Beschreibung
Where: GCSC (International Graduate Centre for the Study of Culture), Otto Behaghel Str. 12, 35394 Giessen
When: January 31 - February 2, 2025
Organizers: Justus Liebig University Giessen / UNDIPUS joint project & Charles University in Prague / IMS Research Centre “Ukraine in a Changing Europe”
The end of February 2024 marked ten years since the beginning of the war in Ukraine—heralded by an (almost) non-violent annexation of Crimea in March 2014 and culminating in an all-out war launched by Russia in February 2022. During this period, the war, which brought about massive destruction of human lives, ecosystems, and infrastructure, as well as large-scale displacement, became part and parcel not only of the global agenda in journalism, politics, culture, and academic research, but also a crucial factor in cultural production and identity formation.
Our interdisciplinary conference “Re-Thinking Post-Socialist War(s): Comparative Dimensions of the War in Ukraine (2014-2024)” aims at conceptualizing the repercussions of this highly traumatic event that changed the lives of millions of people in Ukraine and also became a game-changing factor on a global scale. It is a collaborative effort between the Justus Liebig University Giessen and the Charles University in Prague. As the title suggests, rather than focusing on the war’s idiosyncrasy, we instead try to juxtapose it to other typologically comparable military conflicts in order to grasp their convergences and divergences. Premising on that, we also discuss the possible peacebuilding strategies and compare them to the relevant experiences observed in other countries and cultures.

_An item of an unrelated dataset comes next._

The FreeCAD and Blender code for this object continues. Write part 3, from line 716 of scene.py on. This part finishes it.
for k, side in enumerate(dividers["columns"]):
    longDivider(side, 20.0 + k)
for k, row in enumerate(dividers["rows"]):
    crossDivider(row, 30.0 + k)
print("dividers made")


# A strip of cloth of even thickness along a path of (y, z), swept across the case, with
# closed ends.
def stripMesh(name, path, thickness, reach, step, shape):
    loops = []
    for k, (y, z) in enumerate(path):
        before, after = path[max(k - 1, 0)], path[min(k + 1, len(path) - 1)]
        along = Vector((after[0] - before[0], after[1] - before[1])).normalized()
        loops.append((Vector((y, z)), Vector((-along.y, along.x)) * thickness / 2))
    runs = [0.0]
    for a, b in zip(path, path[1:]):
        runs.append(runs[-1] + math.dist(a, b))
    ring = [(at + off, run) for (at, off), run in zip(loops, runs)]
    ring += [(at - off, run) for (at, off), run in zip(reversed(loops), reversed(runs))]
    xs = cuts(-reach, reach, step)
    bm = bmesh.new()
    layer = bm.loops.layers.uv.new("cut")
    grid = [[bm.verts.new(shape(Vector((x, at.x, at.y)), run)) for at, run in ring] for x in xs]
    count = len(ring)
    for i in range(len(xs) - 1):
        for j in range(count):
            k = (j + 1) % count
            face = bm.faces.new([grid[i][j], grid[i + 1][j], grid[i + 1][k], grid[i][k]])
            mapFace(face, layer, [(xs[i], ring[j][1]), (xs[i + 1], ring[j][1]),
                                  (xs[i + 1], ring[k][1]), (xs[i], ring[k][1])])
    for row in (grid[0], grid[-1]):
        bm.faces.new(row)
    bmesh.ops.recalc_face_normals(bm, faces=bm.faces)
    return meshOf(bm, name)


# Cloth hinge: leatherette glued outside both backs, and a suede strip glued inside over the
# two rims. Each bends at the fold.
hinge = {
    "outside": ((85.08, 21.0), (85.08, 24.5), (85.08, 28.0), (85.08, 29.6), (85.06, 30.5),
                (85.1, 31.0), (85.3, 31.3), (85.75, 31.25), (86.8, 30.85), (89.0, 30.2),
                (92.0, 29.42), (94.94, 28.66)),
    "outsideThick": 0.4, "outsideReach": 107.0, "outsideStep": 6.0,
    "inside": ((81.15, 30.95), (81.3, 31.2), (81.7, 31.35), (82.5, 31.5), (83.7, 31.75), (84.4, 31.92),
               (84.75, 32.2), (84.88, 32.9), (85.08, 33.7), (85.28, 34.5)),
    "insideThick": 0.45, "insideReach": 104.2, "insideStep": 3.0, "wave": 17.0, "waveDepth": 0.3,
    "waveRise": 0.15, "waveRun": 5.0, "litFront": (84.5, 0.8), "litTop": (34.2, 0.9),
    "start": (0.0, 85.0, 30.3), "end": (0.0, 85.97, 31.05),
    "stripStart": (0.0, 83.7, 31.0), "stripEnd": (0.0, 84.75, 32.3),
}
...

The comparative stance underlying this endeavor is twofold. On the one hand, we approach the decade-long war in Ukraine as probably the most salient case of resolving post-socialist disputes with military means. Here, the conference zooms into the phenomenon of post-socialist wars,” understood as military conflicts in various areas belonging to the socialist camp before 1989-1991, from Yugoslav wars to armed tensions in the Caucasus, or, typologically, from warmongering and swiftly frozen conflicts to protracted genocidal wars. In particular, we focus on the ways in which the retreat of socialist practices and ideologemes opened space for overlapping layers of neoliberalism and nationalism, thus making affected polities less equal and more polarized.

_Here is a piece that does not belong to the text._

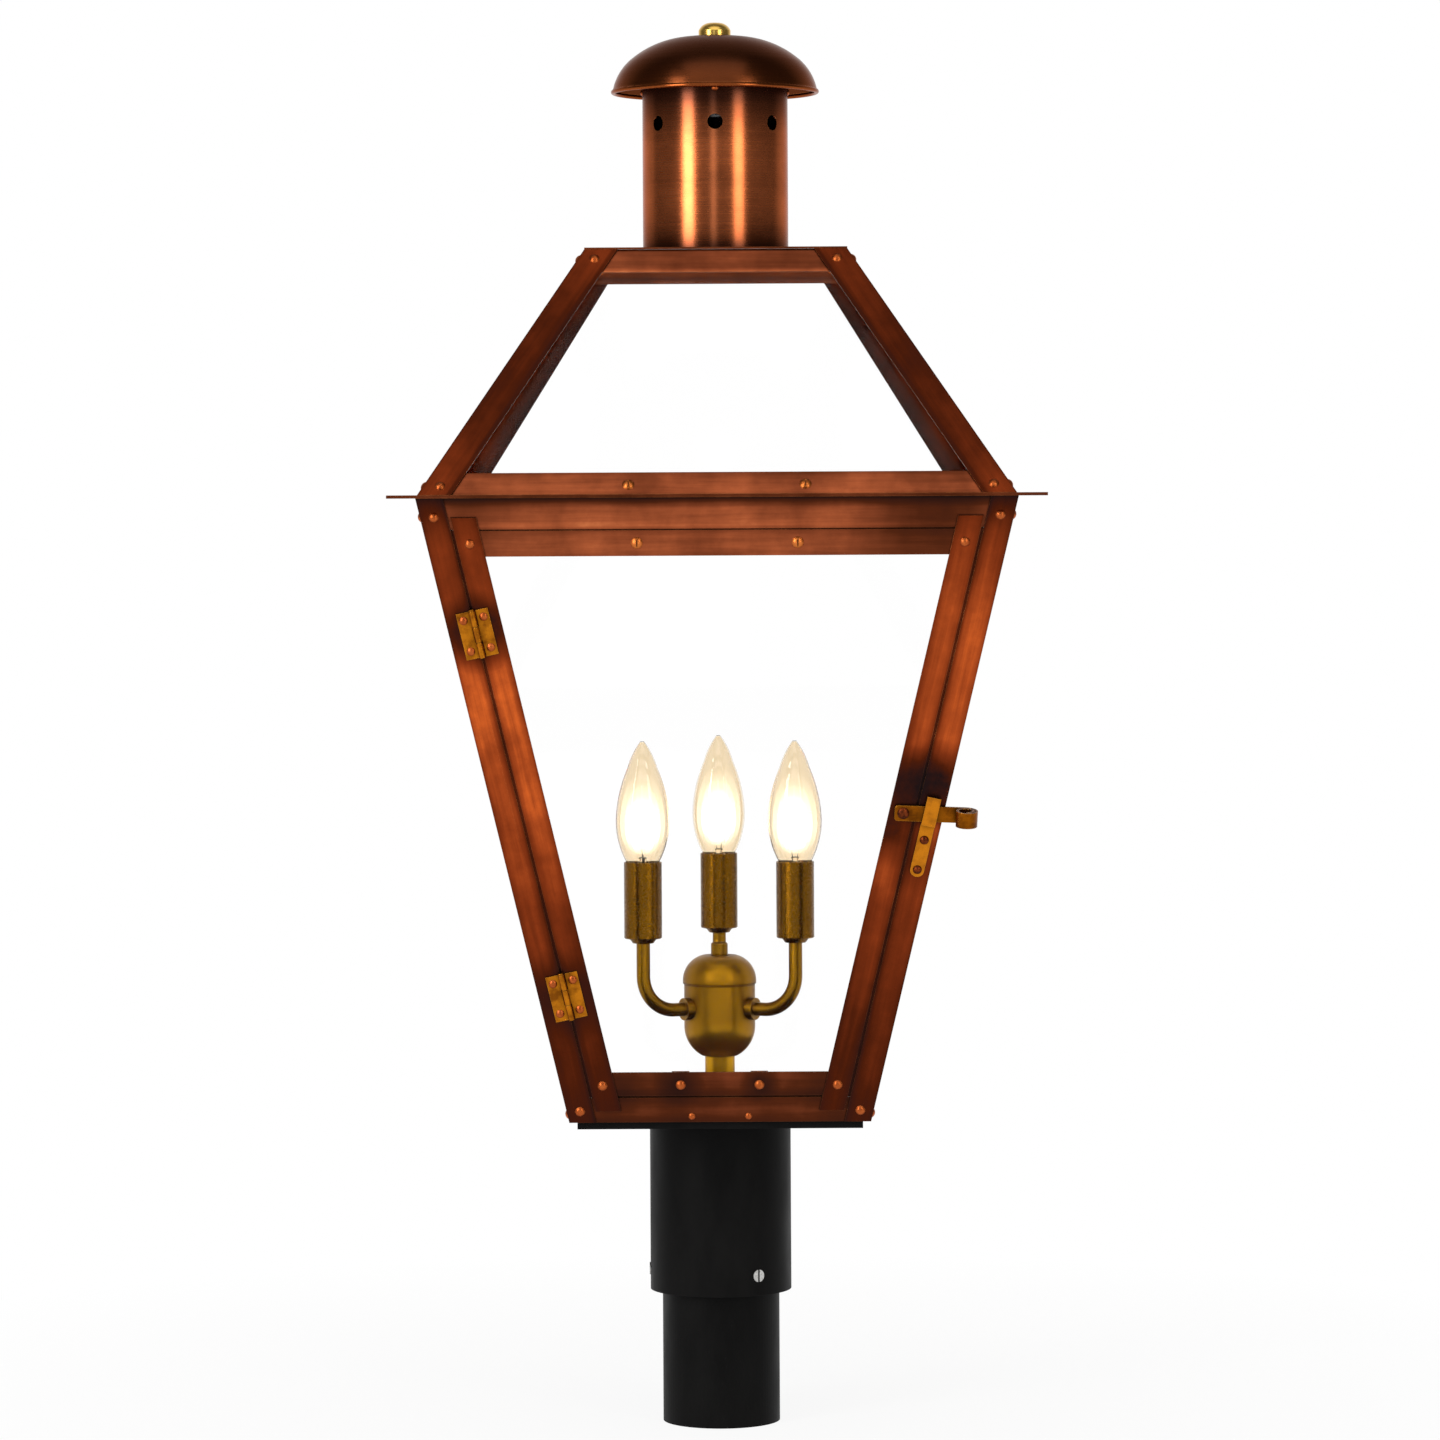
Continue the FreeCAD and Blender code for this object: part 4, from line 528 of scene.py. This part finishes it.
def holder_black():
    """Moulded black lamp holders, with a fine matt grain."""
    finish = Finish("holder_black")
    grain = finish.noise(finish.place(), 1200.0, 2.0, 0.5)
    colour = finish.blend(finish.spread(grain), HOLDER_DARK, HOLDER_LIGHT)
    finish.feed("Base Color", colour)
    finish.feed("Roughness", finish.spread(grain, 0.45, 0.6))
    finish.bump(grain, 0.1, 0.0002)
    return finish


# ---- finishes on the CAD pieces: stops are (height in metres, share of bare copper); some stops are painted shadow and some painted highlights, as said at each
# the last stops are painted shadow under the eave
POST_STOPS = ((0.004, 0.18), (0.040, 0.27), (0.085, 0.36), (0.150, 0.58), (0.210, 0.80), (0.262, 0.97),
              (0.295, 0.92), (0.345, 0.62), (0.380, 0.46), (0.396, 0.20), (0.4025, 0.06))
STILE_STOPS = ((0.010, 0.22), (0.045, 0.24), (0.095, 0.38), (0.150, 0.62), (0.205, 0.76), (0.262, 0.95),
               (0.330, 0.68), (0.375, 0.54), (0.391, 0.42))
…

On the other hand, we treat the war in Ukraine as an illuminating example of wars legitimized—or explained—within anti-/post-/decolonial or post-dependency frameworks (in post-socialist countries as well as in Africa or in the Middle East). From this perspective, the conference pinpoints the specific regimes of dealing with—or constructing—collective traumata, discourses of power, knowledge, and resilience, as well as identity and cultural politics resulting from the identitary (also nationalist) appropriations of post- and decolonial lines of thought—in Ukraine and elsewhere. By this means, the conference tries to reconnect the post-socialist wars (and the war in Ukraine as a “post-socialist” one) to the war-induced discursive, behavioral, economic, and ethical practices born out of post-dependency conflicts outside of the post-socialist space. Another goal is to figure out the specific features of post-Soviet narrations on (post-)coloniality and their role for the dynamics of war(s).
Our guiding questions are (i) what enabled armed conflicts (and the war in Ukraine in particular) as legitimate tools for achieving (geo)political goals; (ii) how warfare (co-)produced certain social and cultural practices that transformed implicated actors and polities or (iii) which social, cultural, and economic factors possibly prefigured the emergence and the perpetuation of warfare; (iv) finally, how the post-socialist and post-dependency wars were framed—in warring countries and in third states; by victims and by aggressors—and how those framings, in turn, reshaped identities of the involved sides?
The conference draws some 40 participants from political science, sociology, literary and cultural studies, international relations, linguistics, and history representing universities and research institutions in Austria, Czech Republic, Germany, Hungary, India, Israel, Italy, Lithuania, Poland, Serbia, Switzerland, Ukraine, and the USA. In addition to regular panels, the program of the conference also includes the keynote by Prof. Mark R. Beissinger (Princeton University, USA) on „Imperial Decline and Post-Socialist Wars: Russia’s Invasion of Ukraine in Comparative Perspective“.